Mahkemece, bozma kararına uyulduktan sonra davanın görev yönünden reddine karar verilerek dava dosyası görevli asliye hukuk mahkemesine aktarılmıştır.
Yapılan yargılama sonunda mahkemece, davacının subut bulmayan davasının reddine, asli müdahilin davasının konusuz kalması nedeniyle esas hakkında karar verilmesine yer olmadığına karar verilmiş, hüküm katılan … … tarafından temyiz edilmiştir.
Dava, tapu iptali ve tescil istemine ilişkindir.
Çekişmeli taşınmazın bulunduğu yerde, 6831 sayılı Kanun hükümlerine göre yapılıp 09/07/1973 tarihinde ilân edilen orman kadastrosu, 5304 sayılı Kanun ile değişik 3402 sayılı Kanun hükümlerine göre yapılıp 27/06/2008 – 28/07/2008 tarihleri arasında ilân edilen orman kadastrosu ve 31/12/2008 – 30/01/2009 tarihleri arasında ilân edilen arazi kadastrosu vardır.
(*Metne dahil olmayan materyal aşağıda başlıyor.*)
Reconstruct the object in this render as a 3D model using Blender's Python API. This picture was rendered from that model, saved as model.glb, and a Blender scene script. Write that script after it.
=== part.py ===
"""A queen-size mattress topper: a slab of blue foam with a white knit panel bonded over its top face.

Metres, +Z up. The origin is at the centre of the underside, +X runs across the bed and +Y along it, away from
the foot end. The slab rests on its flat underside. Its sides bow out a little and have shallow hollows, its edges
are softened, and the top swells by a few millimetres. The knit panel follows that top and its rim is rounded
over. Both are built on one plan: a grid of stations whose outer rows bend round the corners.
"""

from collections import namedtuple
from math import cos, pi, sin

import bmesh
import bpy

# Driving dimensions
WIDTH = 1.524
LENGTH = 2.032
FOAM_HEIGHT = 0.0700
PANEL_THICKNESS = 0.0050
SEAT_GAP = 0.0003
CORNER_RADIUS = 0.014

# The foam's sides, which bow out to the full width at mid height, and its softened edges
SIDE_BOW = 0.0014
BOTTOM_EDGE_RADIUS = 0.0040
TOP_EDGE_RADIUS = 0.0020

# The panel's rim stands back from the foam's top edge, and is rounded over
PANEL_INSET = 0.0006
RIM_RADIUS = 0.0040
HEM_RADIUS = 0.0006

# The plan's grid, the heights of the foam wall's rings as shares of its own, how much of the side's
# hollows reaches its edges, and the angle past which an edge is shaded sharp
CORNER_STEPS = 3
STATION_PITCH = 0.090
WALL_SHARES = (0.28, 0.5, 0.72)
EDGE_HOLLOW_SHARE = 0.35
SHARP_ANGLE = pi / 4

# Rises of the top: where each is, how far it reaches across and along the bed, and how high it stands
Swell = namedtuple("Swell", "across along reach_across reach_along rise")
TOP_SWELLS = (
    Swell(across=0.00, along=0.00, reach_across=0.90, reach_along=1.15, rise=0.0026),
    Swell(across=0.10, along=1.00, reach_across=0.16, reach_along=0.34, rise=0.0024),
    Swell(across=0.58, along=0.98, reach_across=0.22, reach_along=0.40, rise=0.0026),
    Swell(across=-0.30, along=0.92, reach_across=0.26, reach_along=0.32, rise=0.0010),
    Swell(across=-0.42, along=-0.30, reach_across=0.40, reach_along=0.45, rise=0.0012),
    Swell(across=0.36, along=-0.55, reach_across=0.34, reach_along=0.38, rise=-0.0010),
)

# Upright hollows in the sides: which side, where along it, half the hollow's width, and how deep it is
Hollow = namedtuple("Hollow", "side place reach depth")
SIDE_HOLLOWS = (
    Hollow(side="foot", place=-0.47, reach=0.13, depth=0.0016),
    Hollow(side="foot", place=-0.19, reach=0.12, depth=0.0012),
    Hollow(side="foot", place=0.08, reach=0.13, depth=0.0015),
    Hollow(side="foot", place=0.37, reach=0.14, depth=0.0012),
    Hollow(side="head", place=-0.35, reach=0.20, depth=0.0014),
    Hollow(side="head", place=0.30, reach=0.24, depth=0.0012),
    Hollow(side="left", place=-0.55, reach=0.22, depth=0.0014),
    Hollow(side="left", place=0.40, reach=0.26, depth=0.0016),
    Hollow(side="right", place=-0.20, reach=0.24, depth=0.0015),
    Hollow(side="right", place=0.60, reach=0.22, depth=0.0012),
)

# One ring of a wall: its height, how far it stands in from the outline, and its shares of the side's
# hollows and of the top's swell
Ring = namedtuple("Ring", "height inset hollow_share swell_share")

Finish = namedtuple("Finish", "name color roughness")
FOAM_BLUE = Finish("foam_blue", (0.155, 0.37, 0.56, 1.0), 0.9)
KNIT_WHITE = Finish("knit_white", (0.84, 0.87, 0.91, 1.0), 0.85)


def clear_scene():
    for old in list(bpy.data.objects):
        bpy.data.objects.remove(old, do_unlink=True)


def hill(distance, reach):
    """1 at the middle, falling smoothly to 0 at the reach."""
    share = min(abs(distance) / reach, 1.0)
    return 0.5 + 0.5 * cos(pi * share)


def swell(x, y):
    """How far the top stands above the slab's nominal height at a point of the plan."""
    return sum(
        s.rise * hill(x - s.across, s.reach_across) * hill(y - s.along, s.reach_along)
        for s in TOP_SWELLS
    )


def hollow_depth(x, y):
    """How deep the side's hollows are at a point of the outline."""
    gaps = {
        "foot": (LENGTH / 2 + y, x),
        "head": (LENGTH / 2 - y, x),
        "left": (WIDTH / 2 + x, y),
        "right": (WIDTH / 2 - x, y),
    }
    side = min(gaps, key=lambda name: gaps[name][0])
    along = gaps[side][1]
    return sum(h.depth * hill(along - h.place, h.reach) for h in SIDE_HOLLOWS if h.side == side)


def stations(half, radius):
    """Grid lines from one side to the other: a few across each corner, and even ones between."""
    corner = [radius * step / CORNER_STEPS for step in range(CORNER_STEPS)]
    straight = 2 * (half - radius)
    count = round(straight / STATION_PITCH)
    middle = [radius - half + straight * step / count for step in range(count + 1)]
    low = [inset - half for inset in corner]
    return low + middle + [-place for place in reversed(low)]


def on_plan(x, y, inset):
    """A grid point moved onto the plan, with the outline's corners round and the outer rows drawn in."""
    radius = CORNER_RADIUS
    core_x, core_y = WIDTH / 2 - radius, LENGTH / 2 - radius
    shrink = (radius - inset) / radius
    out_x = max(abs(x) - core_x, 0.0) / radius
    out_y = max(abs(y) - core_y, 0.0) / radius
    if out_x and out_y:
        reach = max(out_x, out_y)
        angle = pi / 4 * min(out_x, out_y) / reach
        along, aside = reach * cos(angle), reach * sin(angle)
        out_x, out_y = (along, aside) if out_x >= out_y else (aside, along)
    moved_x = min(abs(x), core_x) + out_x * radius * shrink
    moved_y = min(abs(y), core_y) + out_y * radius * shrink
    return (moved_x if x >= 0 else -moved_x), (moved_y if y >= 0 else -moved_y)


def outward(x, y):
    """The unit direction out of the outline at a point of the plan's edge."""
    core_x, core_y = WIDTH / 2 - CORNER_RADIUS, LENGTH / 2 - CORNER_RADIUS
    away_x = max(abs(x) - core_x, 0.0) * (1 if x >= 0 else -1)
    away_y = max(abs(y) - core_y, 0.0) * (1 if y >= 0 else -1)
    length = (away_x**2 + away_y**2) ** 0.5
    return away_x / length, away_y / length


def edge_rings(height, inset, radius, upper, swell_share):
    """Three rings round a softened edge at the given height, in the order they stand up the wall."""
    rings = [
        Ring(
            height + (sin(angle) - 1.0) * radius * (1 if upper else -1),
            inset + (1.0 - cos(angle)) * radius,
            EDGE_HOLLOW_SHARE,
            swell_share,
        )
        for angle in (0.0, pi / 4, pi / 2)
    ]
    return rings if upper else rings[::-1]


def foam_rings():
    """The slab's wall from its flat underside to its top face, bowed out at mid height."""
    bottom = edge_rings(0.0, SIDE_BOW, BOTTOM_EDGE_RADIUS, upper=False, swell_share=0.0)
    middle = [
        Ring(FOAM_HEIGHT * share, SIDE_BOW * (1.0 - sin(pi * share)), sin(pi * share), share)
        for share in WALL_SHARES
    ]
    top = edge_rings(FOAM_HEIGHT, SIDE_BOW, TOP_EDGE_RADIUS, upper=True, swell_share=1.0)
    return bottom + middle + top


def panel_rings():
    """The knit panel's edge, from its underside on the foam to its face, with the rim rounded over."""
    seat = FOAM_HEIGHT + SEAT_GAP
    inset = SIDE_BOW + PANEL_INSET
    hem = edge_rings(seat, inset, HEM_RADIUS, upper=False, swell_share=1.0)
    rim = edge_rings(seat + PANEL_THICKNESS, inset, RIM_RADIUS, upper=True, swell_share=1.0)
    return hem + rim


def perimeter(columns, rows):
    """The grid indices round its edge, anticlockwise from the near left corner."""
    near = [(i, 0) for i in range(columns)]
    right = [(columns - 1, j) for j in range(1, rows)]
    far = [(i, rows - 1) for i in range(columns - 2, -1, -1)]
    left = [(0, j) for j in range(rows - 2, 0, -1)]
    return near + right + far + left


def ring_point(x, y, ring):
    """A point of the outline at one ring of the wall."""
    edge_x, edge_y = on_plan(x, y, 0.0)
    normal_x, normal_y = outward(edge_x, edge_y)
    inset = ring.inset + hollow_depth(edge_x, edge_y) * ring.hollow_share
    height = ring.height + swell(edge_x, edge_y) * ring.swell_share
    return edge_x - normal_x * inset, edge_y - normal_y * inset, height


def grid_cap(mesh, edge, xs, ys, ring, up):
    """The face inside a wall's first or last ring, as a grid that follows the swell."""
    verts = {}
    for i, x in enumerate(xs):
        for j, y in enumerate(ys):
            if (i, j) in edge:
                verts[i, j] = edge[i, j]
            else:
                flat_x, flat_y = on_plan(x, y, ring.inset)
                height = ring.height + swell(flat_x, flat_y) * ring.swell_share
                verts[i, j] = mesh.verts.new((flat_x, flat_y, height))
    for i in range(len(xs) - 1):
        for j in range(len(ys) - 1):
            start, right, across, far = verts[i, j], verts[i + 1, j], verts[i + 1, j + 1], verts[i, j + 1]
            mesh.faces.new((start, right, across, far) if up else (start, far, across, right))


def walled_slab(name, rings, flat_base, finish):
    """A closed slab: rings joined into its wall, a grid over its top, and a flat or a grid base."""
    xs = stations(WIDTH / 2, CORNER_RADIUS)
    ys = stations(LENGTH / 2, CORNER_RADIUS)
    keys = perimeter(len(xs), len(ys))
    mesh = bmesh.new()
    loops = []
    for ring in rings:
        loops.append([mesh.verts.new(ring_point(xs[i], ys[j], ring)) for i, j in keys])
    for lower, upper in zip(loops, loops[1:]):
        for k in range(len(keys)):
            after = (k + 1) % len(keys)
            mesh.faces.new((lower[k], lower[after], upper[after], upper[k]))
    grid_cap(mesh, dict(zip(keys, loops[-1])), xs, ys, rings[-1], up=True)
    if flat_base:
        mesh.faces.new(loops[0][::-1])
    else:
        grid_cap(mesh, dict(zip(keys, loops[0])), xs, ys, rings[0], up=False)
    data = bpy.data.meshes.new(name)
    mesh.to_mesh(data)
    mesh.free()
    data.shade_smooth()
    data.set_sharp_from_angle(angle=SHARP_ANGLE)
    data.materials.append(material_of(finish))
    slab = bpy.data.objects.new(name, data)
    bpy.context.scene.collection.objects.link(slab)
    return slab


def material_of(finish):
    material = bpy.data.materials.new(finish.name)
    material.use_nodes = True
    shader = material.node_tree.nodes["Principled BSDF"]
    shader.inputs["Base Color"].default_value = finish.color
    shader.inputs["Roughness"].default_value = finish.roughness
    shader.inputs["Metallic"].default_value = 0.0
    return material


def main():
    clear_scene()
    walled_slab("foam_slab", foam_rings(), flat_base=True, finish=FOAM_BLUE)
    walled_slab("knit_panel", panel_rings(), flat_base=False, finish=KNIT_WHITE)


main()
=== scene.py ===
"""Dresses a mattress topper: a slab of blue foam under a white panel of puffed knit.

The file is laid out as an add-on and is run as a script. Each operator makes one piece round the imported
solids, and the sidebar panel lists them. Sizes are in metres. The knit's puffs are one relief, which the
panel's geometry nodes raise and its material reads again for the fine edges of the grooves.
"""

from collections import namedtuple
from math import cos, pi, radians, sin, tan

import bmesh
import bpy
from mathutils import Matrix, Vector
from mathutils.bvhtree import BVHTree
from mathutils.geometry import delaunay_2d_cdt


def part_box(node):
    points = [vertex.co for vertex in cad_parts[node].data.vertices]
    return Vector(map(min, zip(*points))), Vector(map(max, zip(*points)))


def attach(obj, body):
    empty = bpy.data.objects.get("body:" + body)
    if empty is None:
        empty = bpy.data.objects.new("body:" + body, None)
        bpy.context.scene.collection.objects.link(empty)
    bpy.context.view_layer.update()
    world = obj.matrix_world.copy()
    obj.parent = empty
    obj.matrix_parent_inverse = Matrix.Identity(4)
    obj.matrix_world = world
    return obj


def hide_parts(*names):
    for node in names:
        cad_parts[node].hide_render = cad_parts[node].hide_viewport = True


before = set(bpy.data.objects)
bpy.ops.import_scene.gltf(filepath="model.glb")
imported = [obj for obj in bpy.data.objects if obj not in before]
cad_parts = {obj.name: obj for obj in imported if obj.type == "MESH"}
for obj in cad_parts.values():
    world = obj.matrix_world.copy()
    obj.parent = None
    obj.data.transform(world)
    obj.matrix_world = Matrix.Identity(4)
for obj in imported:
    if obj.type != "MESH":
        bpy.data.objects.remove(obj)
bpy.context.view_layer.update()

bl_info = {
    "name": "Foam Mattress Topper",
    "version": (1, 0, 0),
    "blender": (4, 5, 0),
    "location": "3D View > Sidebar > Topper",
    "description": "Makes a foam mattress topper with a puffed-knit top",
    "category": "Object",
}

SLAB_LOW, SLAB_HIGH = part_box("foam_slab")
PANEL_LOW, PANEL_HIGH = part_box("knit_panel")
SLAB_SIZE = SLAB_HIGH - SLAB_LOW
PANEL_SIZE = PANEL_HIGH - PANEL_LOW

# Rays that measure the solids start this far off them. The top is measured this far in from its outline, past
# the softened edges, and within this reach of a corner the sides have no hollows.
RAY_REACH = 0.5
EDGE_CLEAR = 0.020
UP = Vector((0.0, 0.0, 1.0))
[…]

… …nce, temyize konu 101 ada 1 sayılı parsele yönelik orman sayılan yerlerden olduğu iddiası ve orman niteliğiyle … adına tescili istemiyle bir dava açılmadığı gibi, kişiler tarafından açılmış bulunan eldeki davaya da … …nin 3402 sayılı Kanunun 26/D maddesi gereğince harçlı katılımı bulunmadığı, … …nin aleyhine bir hüküm kurulmadığı ve davada taraf olmayanlar hükmü temyiz edemeyeceğine göre, … …nin temyiz dilekçesinin reddine karar vermek gerekmiştir.
SONUÇ: Yukarıda açıklanan nedenlerle; … …nin temyiz dilekçesinin REDDİNE, temyiz harcının istek halinde iadesine 06/04/2016 tarihinde oy birliği ile karar verildi.